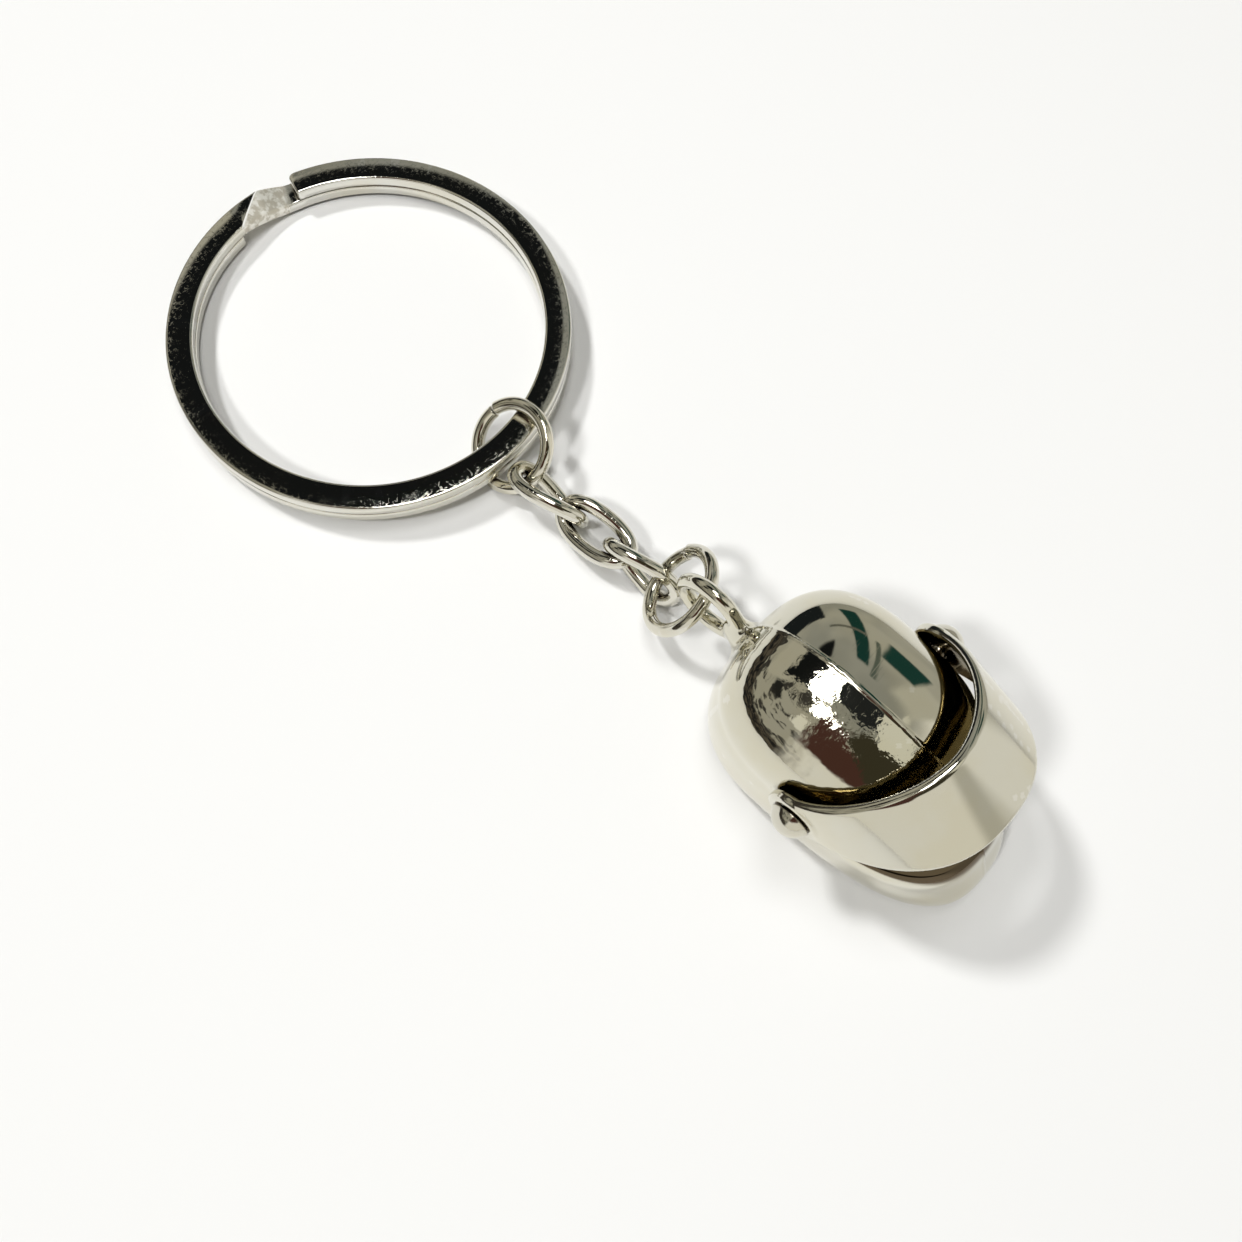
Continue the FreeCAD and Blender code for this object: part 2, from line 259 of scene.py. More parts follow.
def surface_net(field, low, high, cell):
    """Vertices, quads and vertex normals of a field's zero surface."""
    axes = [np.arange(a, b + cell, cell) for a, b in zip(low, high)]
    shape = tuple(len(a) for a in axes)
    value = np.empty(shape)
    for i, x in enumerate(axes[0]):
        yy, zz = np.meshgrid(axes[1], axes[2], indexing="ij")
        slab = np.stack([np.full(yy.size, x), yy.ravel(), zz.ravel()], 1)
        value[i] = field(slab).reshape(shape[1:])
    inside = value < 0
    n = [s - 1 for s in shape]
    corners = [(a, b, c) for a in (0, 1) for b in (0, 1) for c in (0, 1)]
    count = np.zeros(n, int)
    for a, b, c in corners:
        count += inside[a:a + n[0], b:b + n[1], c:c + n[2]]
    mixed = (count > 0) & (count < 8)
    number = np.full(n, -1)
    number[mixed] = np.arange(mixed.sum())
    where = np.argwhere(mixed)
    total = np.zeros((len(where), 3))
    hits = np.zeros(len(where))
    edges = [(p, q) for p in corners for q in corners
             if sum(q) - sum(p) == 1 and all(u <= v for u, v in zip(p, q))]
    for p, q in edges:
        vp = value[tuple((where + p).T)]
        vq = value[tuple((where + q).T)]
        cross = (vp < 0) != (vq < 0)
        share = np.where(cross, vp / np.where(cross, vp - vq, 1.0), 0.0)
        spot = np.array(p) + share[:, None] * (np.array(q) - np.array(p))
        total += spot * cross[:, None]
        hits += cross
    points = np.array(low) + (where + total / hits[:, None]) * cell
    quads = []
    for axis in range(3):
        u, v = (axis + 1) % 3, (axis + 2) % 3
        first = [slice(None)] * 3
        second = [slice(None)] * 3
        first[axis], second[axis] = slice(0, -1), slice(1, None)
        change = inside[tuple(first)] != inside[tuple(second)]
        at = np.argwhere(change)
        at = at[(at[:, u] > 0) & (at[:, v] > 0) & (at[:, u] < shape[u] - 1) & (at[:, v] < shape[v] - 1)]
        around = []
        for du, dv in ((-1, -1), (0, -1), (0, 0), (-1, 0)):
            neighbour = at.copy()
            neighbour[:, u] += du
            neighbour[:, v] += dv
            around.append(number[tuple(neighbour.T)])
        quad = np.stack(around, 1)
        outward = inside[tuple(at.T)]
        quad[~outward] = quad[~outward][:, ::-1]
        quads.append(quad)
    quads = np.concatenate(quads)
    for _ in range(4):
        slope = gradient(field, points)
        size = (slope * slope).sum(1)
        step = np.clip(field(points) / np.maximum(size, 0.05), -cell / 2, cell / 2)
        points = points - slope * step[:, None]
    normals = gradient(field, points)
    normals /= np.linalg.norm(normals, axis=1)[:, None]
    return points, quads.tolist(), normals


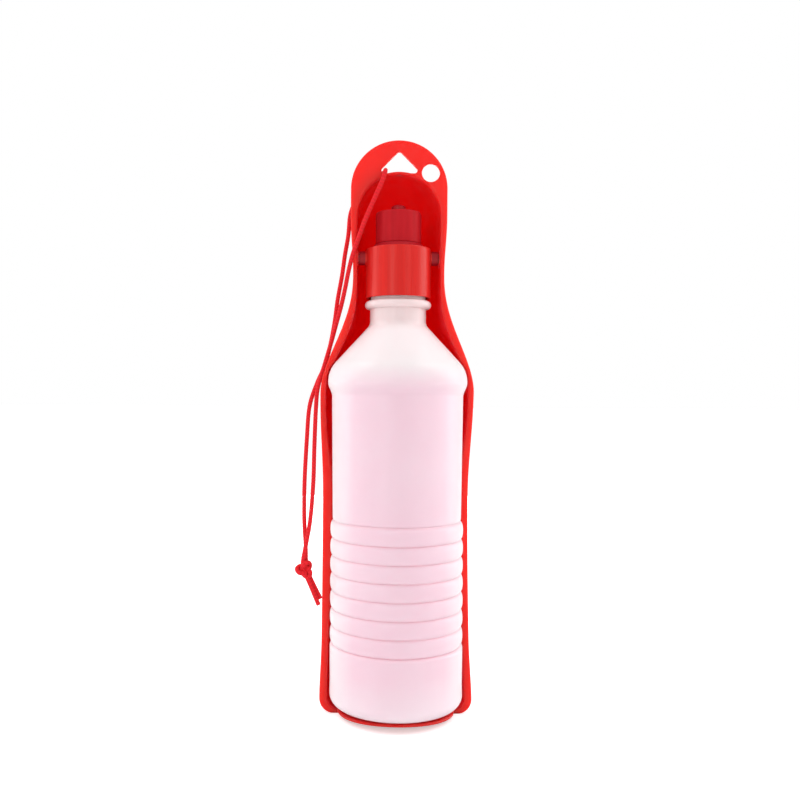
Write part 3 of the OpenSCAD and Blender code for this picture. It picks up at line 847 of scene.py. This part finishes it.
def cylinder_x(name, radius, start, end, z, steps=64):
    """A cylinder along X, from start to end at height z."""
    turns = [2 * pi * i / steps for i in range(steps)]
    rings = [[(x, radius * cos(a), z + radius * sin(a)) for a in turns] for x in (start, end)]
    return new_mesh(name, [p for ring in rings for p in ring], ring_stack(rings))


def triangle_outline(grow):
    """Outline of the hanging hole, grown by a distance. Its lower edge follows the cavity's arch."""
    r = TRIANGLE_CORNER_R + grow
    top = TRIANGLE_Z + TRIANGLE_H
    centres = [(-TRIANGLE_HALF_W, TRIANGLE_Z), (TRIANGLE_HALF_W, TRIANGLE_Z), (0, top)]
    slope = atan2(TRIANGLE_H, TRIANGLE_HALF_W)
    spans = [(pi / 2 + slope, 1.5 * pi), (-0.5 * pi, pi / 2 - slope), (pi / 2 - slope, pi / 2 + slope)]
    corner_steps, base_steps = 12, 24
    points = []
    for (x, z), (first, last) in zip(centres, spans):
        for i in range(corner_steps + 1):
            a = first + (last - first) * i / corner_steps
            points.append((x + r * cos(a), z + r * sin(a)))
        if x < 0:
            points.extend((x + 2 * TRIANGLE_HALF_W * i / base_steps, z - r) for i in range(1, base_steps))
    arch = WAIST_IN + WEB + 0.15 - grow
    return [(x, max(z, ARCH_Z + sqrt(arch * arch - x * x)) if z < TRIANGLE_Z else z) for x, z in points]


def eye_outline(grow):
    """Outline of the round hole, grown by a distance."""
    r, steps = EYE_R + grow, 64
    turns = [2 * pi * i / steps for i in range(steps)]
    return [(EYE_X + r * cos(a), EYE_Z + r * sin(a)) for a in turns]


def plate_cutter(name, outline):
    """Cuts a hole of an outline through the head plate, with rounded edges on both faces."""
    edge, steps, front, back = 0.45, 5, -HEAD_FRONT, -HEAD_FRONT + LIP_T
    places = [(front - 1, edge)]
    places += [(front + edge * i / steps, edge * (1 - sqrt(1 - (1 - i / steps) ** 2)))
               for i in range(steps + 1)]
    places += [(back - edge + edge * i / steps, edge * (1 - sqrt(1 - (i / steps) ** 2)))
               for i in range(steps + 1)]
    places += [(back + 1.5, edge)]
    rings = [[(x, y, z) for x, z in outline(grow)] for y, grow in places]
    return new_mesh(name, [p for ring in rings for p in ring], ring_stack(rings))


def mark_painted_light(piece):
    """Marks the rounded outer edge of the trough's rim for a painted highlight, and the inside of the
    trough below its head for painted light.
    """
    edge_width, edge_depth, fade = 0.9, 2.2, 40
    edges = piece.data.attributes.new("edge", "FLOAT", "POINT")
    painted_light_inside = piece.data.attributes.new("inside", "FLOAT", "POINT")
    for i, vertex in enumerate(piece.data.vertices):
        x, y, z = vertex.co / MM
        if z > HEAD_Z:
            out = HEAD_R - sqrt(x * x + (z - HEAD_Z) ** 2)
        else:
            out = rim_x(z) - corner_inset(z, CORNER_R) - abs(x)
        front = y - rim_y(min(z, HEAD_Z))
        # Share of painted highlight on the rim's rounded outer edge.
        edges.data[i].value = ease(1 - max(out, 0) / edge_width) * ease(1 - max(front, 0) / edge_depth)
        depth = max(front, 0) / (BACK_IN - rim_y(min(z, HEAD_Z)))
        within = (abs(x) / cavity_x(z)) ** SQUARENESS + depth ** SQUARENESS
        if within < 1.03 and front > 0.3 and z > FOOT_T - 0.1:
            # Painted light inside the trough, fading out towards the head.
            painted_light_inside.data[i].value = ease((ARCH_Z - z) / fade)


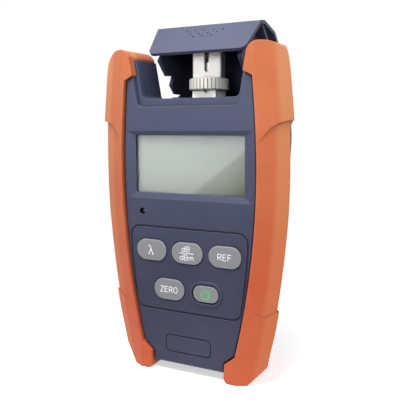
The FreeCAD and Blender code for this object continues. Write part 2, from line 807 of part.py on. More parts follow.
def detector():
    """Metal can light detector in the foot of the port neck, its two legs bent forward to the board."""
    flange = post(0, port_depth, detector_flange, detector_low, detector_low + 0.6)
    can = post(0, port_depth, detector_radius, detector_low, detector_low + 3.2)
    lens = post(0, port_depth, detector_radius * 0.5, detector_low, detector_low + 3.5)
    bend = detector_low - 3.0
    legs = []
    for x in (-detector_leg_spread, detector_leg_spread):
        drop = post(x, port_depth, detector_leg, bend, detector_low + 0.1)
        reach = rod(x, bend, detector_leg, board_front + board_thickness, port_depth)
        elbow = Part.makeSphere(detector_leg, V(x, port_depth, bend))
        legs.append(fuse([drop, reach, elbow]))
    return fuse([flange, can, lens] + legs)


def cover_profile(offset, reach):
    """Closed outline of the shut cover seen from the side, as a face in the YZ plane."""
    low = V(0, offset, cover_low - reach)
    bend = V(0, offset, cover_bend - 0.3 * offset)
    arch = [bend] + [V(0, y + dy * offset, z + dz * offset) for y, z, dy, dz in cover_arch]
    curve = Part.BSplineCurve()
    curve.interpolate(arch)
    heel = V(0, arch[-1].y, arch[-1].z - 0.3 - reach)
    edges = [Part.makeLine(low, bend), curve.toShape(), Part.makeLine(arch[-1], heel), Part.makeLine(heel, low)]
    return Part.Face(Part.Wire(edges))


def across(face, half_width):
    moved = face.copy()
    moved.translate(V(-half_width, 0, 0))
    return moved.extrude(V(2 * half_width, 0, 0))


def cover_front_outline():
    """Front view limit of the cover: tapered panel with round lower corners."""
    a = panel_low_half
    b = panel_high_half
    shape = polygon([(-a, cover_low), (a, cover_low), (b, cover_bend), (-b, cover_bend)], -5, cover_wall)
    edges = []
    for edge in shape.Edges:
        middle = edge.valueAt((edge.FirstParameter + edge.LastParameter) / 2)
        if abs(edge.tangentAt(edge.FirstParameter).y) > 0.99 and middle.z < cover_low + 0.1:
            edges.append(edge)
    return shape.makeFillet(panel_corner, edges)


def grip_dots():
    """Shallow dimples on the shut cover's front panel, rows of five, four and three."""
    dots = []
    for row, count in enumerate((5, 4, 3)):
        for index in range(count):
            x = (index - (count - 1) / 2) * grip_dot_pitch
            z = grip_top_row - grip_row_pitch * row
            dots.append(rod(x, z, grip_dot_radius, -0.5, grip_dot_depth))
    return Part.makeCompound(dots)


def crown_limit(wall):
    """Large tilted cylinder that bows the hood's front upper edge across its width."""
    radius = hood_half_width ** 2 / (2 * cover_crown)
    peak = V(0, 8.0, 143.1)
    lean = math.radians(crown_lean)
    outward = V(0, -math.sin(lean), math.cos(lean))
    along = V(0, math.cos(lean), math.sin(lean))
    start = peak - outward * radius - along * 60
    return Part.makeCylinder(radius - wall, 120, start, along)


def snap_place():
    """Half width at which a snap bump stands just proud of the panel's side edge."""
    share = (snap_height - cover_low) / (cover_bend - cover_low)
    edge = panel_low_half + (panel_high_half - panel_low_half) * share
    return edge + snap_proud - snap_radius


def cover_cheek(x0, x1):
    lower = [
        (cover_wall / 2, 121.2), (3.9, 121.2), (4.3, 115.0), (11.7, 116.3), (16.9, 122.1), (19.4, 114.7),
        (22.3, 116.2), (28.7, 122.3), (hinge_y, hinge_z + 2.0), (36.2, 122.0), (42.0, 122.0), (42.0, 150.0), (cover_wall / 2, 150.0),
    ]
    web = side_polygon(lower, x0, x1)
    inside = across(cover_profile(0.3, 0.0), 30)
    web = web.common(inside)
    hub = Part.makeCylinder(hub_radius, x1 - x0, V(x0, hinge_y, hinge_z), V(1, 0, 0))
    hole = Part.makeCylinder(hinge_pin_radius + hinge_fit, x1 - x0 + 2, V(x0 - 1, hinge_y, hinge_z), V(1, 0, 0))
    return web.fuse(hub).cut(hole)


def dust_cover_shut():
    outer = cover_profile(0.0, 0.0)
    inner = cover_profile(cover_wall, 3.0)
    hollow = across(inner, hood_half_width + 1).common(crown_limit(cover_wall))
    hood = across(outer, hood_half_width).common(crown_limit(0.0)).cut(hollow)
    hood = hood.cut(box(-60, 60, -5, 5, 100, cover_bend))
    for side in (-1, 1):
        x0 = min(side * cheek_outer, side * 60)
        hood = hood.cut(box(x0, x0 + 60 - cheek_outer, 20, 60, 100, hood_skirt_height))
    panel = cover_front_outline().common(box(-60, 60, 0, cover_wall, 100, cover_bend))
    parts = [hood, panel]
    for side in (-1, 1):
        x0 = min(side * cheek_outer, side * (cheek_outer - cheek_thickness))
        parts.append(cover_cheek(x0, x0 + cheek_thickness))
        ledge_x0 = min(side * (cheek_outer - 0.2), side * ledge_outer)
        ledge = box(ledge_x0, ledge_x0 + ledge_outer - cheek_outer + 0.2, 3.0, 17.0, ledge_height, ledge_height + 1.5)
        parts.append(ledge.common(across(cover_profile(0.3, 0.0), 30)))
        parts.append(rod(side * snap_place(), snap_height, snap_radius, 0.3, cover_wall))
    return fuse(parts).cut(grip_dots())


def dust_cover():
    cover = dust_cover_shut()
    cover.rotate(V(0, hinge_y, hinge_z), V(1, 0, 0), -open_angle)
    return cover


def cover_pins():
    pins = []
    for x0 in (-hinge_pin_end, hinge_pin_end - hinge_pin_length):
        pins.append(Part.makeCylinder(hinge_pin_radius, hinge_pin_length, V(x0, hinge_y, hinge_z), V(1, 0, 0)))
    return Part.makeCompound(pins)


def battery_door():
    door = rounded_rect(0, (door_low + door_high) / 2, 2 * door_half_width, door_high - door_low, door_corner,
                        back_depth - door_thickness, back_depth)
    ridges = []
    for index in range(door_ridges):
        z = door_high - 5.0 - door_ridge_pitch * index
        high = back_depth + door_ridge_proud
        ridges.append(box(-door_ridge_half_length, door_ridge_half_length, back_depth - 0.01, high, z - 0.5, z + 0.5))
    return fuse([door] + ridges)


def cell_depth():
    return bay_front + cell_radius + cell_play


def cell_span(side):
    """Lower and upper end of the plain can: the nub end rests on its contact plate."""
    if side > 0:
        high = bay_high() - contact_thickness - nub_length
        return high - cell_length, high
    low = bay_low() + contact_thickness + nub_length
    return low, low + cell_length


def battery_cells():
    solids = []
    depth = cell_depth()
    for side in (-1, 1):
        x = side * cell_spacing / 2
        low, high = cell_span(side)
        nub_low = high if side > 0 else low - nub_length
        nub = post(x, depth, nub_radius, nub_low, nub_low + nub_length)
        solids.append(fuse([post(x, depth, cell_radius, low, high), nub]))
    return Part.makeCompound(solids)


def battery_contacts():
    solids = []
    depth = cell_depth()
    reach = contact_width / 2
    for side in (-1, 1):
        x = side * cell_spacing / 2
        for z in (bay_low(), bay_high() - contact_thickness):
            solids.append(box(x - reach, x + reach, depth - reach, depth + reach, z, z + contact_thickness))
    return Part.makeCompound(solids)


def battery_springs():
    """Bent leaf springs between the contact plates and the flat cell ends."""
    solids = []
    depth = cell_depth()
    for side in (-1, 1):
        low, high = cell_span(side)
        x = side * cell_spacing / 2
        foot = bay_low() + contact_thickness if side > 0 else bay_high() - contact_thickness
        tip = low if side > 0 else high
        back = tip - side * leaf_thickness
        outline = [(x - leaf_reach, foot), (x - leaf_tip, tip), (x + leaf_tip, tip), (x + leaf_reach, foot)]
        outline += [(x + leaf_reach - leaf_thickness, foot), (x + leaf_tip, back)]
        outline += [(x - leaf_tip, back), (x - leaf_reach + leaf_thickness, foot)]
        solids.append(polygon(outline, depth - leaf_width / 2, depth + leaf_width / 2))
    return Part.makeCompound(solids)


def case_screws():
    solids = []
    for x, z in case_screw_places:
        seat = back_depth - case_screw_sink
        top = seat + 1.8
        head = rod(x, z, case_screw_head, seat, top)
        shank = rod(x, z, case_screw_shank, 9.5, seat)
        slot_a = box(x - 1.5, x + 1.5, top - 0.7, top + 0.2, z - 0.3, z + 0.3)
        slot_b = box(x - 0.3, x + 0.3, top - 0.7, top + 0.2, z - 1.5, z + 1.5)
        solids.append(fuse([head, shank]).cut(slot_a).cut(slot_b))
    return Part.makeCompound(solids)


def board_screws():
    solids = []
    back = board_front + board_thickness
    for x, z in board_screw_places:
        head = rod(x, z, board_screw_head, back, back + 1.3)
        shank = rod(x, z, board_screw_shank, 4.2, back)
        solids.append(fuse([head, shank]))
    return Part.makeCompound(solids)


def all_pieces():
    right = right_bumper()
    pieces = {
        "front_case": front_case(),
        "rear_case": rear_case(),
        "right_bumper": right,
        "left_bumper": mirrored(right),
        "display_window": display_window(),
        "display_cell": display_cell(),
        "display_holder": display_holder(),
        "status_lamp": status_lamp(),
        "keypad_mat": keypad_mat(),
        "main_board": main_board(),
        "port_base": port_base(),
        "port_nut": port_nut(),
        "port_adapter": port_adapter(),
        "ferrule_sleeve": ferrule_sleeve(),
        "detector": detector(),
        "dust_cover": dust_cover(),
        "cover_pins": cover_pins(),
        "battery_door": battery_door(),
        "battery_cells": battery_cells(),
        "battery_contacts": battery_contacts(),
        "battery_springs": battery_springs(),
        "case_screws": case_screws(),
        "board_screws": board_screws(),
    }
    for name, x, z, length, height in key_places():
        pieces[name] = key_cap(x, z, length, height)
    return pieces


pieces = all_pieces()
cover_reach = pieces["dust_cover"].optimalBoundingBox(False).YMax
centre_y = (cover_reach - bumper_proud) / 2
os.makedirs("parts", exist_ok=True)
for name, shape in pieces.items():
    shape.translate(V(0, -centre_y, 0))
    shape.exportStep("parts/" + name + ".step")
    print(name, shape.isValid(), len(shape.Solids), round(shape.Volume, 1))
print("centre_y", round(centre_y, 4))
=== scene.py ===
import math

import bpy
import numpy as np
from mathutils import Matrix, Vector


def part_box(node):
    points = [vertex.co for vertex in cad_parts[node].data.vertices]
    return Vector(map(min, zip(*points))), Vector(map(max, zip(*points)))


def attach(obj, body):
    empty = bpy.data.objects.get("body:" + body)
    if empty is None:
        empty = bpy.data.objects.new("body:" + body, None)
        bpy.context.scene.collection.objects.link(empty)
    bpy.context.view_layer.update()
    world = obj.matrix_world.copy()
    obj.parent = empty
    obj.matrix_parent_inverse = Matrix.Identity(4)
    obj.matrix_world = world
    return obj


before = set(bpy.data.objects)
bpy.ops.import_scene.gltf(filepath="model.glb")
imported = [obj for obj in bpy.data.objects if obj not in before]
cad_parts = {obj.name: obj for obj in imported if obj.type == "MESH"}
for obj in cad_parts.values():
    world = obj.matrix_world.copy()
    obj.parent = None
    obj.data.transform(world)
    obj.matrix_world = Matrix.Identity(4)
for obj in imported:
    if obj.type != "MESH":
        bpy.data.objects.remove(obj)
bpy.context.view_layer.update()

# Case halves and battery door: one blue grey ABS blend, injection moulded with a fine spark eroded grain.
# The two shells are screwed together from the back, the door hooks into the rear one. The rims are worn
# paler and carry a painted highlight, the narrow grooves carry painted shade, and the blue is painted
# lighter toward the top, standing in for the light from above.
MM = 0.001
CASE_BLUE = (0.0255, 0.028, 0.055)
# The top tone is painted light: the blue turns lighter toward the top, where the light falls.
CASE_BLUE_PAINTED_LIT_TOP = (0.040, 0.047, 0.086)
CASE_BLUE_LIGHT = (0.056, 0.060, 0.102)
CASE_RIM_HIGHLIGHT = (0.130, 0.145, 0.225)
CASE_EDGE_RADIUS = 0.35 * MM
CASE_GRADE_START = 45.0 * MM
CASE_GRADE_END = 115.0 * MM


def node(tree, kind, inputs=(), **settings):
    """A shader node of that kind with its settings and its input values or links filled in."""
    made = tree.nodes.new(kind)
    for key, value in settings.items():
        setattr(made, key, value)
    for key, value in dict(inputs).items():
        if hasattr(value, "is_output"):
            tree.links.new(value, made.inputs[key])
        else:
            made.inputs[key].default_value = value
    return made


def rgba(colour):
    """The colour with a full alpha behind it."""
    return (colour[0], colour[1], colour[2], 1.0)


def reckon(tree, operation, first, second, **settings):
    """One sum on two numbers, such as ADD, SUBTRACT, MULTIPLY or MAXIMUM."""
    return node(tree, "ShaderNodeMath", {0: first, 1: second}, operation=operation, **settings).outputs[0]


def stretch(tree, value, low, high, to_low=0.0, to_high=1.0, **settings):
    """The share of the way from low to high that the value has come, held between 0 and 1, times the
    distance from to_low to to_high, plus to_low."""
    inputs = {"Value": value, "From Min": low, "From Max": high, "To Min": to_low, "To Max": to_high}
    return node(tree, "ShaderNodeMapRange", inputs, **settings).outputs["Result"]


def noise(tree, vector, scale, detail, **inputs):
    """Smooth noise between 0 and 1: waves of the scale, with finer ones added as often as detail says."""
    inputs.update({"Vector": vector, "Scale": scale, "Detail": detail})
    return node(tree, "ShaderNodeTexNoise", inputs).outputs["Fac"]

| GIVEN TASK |
Extract exactly and only the lines above from the line containing "pieces = all_pieces()" through the line containing "before = set(bpy.data.objects)", both end lines included.

| WRITTEN RESPONSE |
pieces = all_pieces()
cover_reach = pieces["dust_cover"].optimalBoundingBox(False).YMax
centre_y = (cover_reach - bumper_proud) / 2
os.makedirs("parts", exist_ok=True)
for name, shape in pieces.items():
    shape.translate(V(0, -centre_y, 0))
    shape.exportStep("parts/" + name + ".step")
    print(name, shape.isValid(), len(shape.Solids), round(shape.Volume, 1))
print("centre_y", round(centre_y, 4))
=== scene.py ===
import math

import bpy
import numpy as np
from mathutils import Matrix, Vector


def part_box(node):
    points = [vertex.co for vertex in cad_parts[node].data.vertices]
    return Vector(map(min, zip(*points))), Vector(map(max, zip(*points)))


def attach(obj, body):
    empty = bpy.data.objects.get("body:" + body)
    if empty is None:
        empty = bpy.data.objects.new("body:" + body, None)
        bpy.context.scene.collection.objects.link(empty)
    bpy.context.view_layer.update()
    world = obj.matrix_world.copy()
    obj.parent = empty
    obj.matrix_parent_inverse = Matrix.Identity(4)
    obj.matrix_world = world
    return obj


before = set(bpy.data.objects)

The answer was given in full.